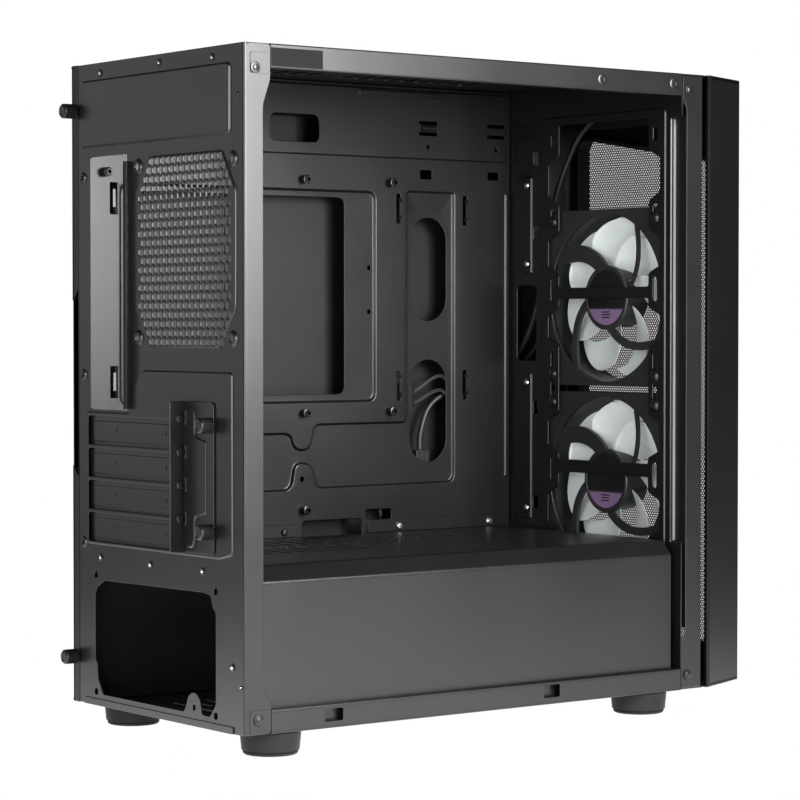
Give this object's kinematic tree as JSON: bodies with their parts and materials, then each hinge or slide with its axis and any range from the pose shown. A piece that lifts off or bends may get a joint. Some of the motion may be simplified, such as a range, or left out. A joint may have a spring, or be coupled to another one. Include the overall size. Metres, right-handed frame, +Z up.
{
  "type": "desktop computer tower",
  "caption": "Micro-tower computer chassis with its left side open: folded steel shell, power-supply shroud, front intake fans, pull-off mesh front and slide-off side panel.",
  "frame": {"origin": "middle of the whole case's base, where the feet meet the floor", "axes": "+X to the right of the case seen from the front, away from the open side; +Y to the back; +Z up"},
  "size_m": [0.1994, 0.4258, 0.421],
  "materials": {
    "painted_steel": "fine-grained matt black powder coat",
    "front_plastic": "fine spark texture, matt black",
    "fan_frame": "satin black moulding",
    "fan_blade": "translucent milky white",
    "fine_mesh": "black painted fine wire mesh",
    "black_screw": "black zinc",
    "port_metal": "plated",
    "foot_rubber": "matt",
    "lead_sheath": "satin",
    "plug_plastic": "matt"
  },
  "bodies": {
    "chassis": {"rear_panel": "painted_steel", "slot_cover_1": "painted_steel", "slot_cover_2": "painted_steel", "slot_cover_3": "painted_steel", "slot_cover_4": "painted_steel", "top_panel": "painted_steel", "bottom_panel": "painted_steel", "motherboard_tray": "painted_steel", "front_chassis_panel": "painted_steel", "psu_shroud": "painted_steel", "drive_cage": "painted_steel", "standoff_1": "black_screw", "standoff_2": "black_screw", "standoff_3": "black_screw", "standoff_4": "black_screw", "standoff_5": "black_screw", "standoff_6": "black_screw", "standoff_7": "black_screw", "standoff_8": "black_screw", "fan_screw_upper_1": "black_screw", "fan_screw_upper_2": "black_screw", "fan_screw_upper_3": "black_screw", "fan_screw_upper_4": "black_screw", "fan_screw_lower_1": "black_screw", "fan_screw_lower_2": "black_screw", "fan_screw_lower_3": "black_screw", "fan_screw_lower_4": "black_screw", "frame_screw_rear_top": "black_screw", "frame_screw_rear_bottom": "black_screw", "frame_screw_front_top": "black_screw", "frame_screw_front_bottom": "black_screw", "foot_rear_left": "foot_rubber", "foot_front_left": "foot_rubber", "foot_rear_right": "foot_rubber", "foot_front_right": "foot_rubber", "front_panel_lead": "lead_sheath", "fan_lead_upper": "lead_sheath", "fan_lead_lower": "lead_sheath", "front_panel_plug": "plug_plastic", "fan_plug": "plug_plastic", "fan_frame_upper": "fan_frame", "fan_frame_lower": "fan_frame"},
    "side_panel": {"right_side_panel": "painted_steel"},
    "panel_screw_upper": {"panel_thumbscrew_upper": "black_screw"},
    "panel_screw_lower": {"panel_thumbscrew_lower": "black_screw"},
    "retainer": {"slot_retainer": "painted_steel"},
    "retainer_screw_upper": {"retainer_thumbscrew_upper": "black_screw"},
    "retainer_screw_lower": {"retainer_thumbscrew_lower": "black_screw"},
    "rotor_upper": {"fan_rotor_upper": "fan_blade"},
    "rotor_lower": {"fan_rotor_lower": "fan_blade"},
    "bezel": {"front_bezel": "front_plastic", "front_mesh": "fine_mesh", "io_module": "front_plastic", "usb_port_1": "port_metal", "usb_port_2": "port_metal", "audio_jack": "port_metal"},
    "power_button": {"power_button": "front_plastic"},
    "reset_button": {"reset_button": "front_plastic"},
    "psu_filter": {"psu_dust_filter": "front_plastic"},
    "top_filter": {"top_dust_filter": "front_plastic"}
  },
  "joints": [
    {"name": "fan_upper_spin", "type": "hinge", "parent": "chassis", "child": "rotor_upper", "pos_m": [-0.01975, -0.15735, 0.2734], "axis": [0, 1, 0], "continuous": true},
    {"name": "fan_lower_spin", "type": "hinge", "parent": "chassis", "child": "rotor_lower", "pos_m": [-0.01975, -0.15735, 0.149], "axis": [0, 1, 0], "continuous": true},
    {"name": "bezel_pull", "type": "slide", "parent": "chassis", "child": "bezel", "axis": [0, -1, 0], "range_m": [0, 0.03]},
    {"name": "power_button_press", "type": "slide", "parent": "bezel", "child": "power_button", "axis": [0, 0, -1], "range_m": [0, 0.0015], "stiffness_N_per_m": 600},
    {"name": "reset_button_press", "type": "slide", "parent": "bezel", "child": "reset_button", "axis": [0, 0, -1], "range_m": [0, 0.0012], "stiffness_N_per_m": 400},
    {"name": "side_panel_slide", "type": "slide", "parent": "chassis", "child": "side_panel", "axis": [0, 1, 0], "range_m": [0, 0.015]},
    {"name": "panel_screw_upper_turn", "type": "hinge", "parent": "side_panel", "child": "panel_screw_upper", "pos_m": [0.09495, 0.20465, 0.3905], "axis": [0, 1, 0], "continuous": true},
    {"name": "panel_screw_lower_turn", "type": "hinge", "parent": "side_panel", "child": "panel_screw_lower", "pos_m": [0.09495, 0.20465, 0.0435], "axis": [0, 1, 0], "continuous": true},
    {"name": "retainer_slide", "type": "slide", "parent": "chassis", "child": "retainer", "axis": [-1, 0, 0], "range_m": [0, 0.012]},
    {"name": "retainer_screw_upper_turn", "type": "hinge", "parent": "chassis", "child": "retainer_screw_upper", "pos_m": [-0.06515, 0.20565, 0.1956], "axis": [0, 1, 0], "continuous": true},
    {"name": "retainer_screw_lower_turn", "type": "hinge", "parent": "chassis", "child": "retainer_screw_lower", "pos_m": [-0.06515, 0.20565, 0.1325], "axis": [0, 1, 0], "continuous": true},
    {"name": "psu_filter_slide", "type": "slide", "parent": "chassis", "child": "psu_filter", "axis": [0, 1, 0], "range_m": [0, 0.12]},
    {"name": "top_filter_lift", "type": "slide", "parent": "chassis", "child": "top_filter", "axis": [0, 0, 1], "range_m": [0, 0.03]}
  ]
}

### DIRECTIONS FOR THIS TASK
Extract each line from the listing above, please, and repeat it exactly.

### WRITTEN REPLY
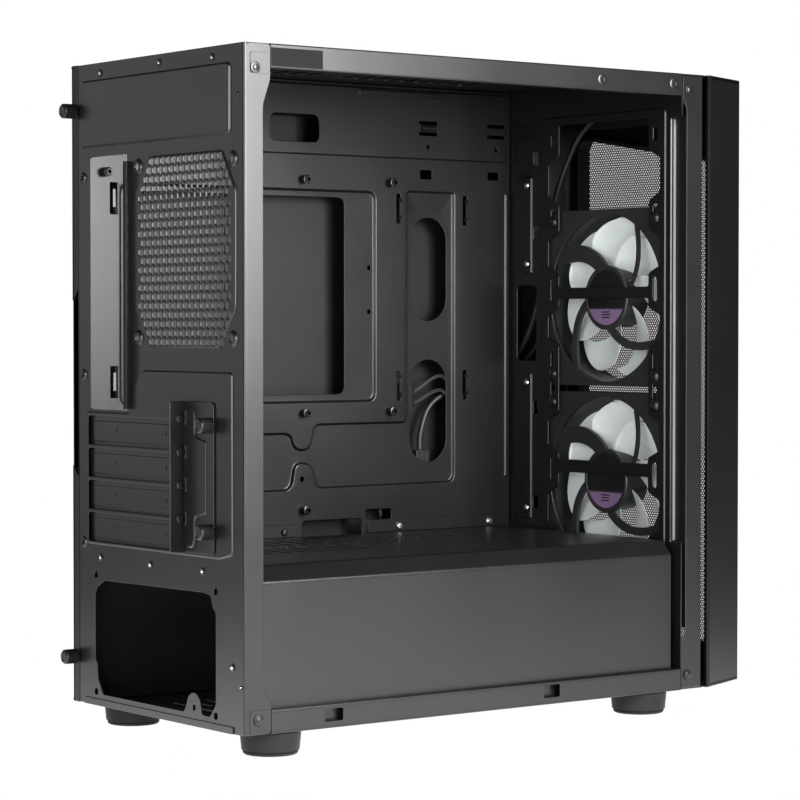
Give this object's kinematic tree as JSON: bodies with their parts and materials, then each hinge or slide with its axis and any range from the pose shown. A piece that lifts off or bends may get a joint. Some of the motion may be simplified, such as a range, or left out. A joint may have a spring, or be coupled to another one. Include the overall size. Metres, right-handed frame, +Z up.
{
  "type": "desktop computer tower",
  "caption": "Micro-tower computer chassis with its left side open: folded steel shell, power-supply shroud, front intake fans, pull-off mesh front and slide-off side panel.",
  "frame": {"origin": "middle of the whole case's base, where the feet meet the floor", "axes": "+X to the right of the case seen from the front, away from the open side; +Y to the back; +Z up"},
  "size_m": [0.1994, 0.4258, 0.421],
  "materials": {
    "painted_steel": "fine-grained matt black powder coat",
    "front_plastic": "fine spark texture, matt black",
    "fan_frame": "satin black moulding",
    "fan_blade": "translucent milky white",
    "fine_mesh": "black painted fine wire mesh",
    "black_screw": "black zinc",
    "port_metal": "plated",
    "foot_rubber": "matt",
    "lead_sheath": "satin",
    "plug_plastic": "matt"
  },
  "bodies": {
    "chassis": {"rear_panel": "painted_steel", "slot_cover_1": "painted_steel", "slot_cover_2": "painted_steel", "slot_cover_3": "painted_steel", "slot_cover_4": "painted_steel", "top_panel": "painted_steel", "bottom_panel": "painted_steel", "motherboard_tray": "painted_steel", "front_chassis_panel": "painted_steel", "psu_shroud": "painted_steel", "drive_cage": "painted_steel", "standoff_1": "black_screw", "standoff_2": "black_screw", "standoff_3": "black_screw", "standoff_4": "black_screw", "standoff_5": "black_screw", "standoff_6": "black_screw", "standoff_7": "black_screw", "standoff_8": "black_screw", "fan_screw_upper_1": "black_screw", "fan_screw_upper_2": "black_screw", "fan_screw_upper_3": "black_screw", "fan_screw_upper_4": "black_screw", "fan_screw_lower_1": "black_screw", "fan_screw_lower_2": "black_screw", "fan_screw_lower_3": "black_screw", "fan_screw_lower_4": "black_screw", "frame_screw_rear_top": "black_screw", "frame_screw_rear_bottom": "black_screw", "frame_screw_front_top": "black_screw", "frame_screw_front_bottom": "black_screw", "foot_rear_left": "foot_rubber", "foot_front_left": "foot_rubber", "foot_rear_right": "foot_rubber", "foot_front_right": "foot_rubber", "front_panel_lead": "lead_sheath", "fan_lead_upper": "lead_sheath", "fan_lead_lower": "lead_sheath", "front_panel_plug": "plug_plastic", "fan_plug": "plug_plastic", "fan_frame_upper": "fan_frame", "fan_frame_lower": "fan_frame"},
    "side_panel": {"right_side_panel": "painted_steel"},
    "panel_screw_upper": {"panel_thumbscrew_upper": "black_screw"},
    "panel_screw_lower": {"panel_thumbscrew_lower": "black_screw"},
    "retainer": {"slot_retainer": "painted_steel"},
    "retainer_screw_upper": {"retainer_thumbscrew_upper": "black_screw"},
    "retainer_screw_lower": {"retainer_thumbscrew_lower": "black_screw"},
    "rotor_upper": {"fan_rotor_upper": "fan_blade"},
    "rotor_lower": {"fan_rotor_lower": "fan_blade"},
    "bezel": {"front_bezel": "front_plastic", "front_mesh": "fine_mesh", "io_module": "front_plastic", "usb_port_1": "port_metal", "usb_port_2": "port_metal", "audio_jack": "port_metal"},
    "power_button": {"power_button": "front_plastic"},
    "reset_button": {"reset_button": "front_plastic"},
    "psu_filter": {"psu_dust_filter": "front_plastic"},
    "top_filter": {"top_dust_filter": "front_plastic"}
  },
  "joints": [
    {"name": "fan_upper_spin", "type": "hinge", "parent": "chassis", "child": "rotor_upper", "pos_m": [-0.01975, -0.15735, 0.2734], "axis": [0, 1, 0], "continuous": true},
    {"name": "fan_lower_spin", "type": "hinge", "parent": "chassis", "child": "rotor_lower", "pos_m": [-0.01975, -0.15735, 0.149], "axis": [0, 1, 0], "continuous": true},
    {"name": "bezel_pull", "type": "slide", "parent": "chassis", "child": "bezel", "axis": [0, -1, 0], "range_m": [0, 0.03]},
    {"name": "power_button_press", "type": "slide", "parent": "bezel", "child": "power_button", "axis": [0, 0, -1], "range_m": [0, 0.0015], "stiffness_N_per_m": 600},
    {"name": "reset_button_press", "type": "slide", "parent": "bezel", "child": "reset_button", "axis": [0, 0, -1], "range_m": [0, 0.0012], "stiffness_N_per_m": 400},
    {"name": "side_panel_slide", "type": "slide", "parent": "chassis", "child": "side_panel", "axis": [0, 1, 0], "range_m": [0, 0.015]},
    {"name": "panel_screw_upper_turn", "type": "hinge", "parent": "side_panel", "child": "panel_screw_upper", "pos_m": [0.09495, 0.20465, 0.3905], "axis": [0, 1, 0], "continuous": true},
    {"name": "panel_screw_lower_turn", "type": "hinge", "parent": "side_panel", "child": "panel_screw_lower", "pos_m": [0.09495, 0.20465, 0.0435], "axis": [0, 1, 0], "continuous": true},
    {"name": "retainer_slide", "type": "slide", "parent": "chassis", "child": "retainer", "axis": [-1, 0, 0], "range_m": [0, 0.012]},
    {"name": "retainer_screw_upper_turn", "type": "hinge", "parent": "chassis", "child": "retainer_screw_upper", "pos_m": [-0.06515, 0.20565, 0.1956], "axis": [0, 1, 0], "continuous": true},
    {"name": "retainer_screw_lower_turn", "type": "hinge", "parent": "chassis", "child": "retainer_screw_lower", "pos_m": [-0.06515, 0.20565, 0.1325], "axis": [0, 1, 0], "continuous": true},
    {"name": "psu_filter_slide", "type": "slide", "parent": "chassis", "child": "psu_filter", "axis": [0, 1, 0], "range_m": [0, 0.12]},
    {"name": "top_filter_lift", "type": "slide", "parent": "chassis", "child": "top_filter", "axis": [0, 0, 1], "range_m": [0, 0.03]}
  ]
}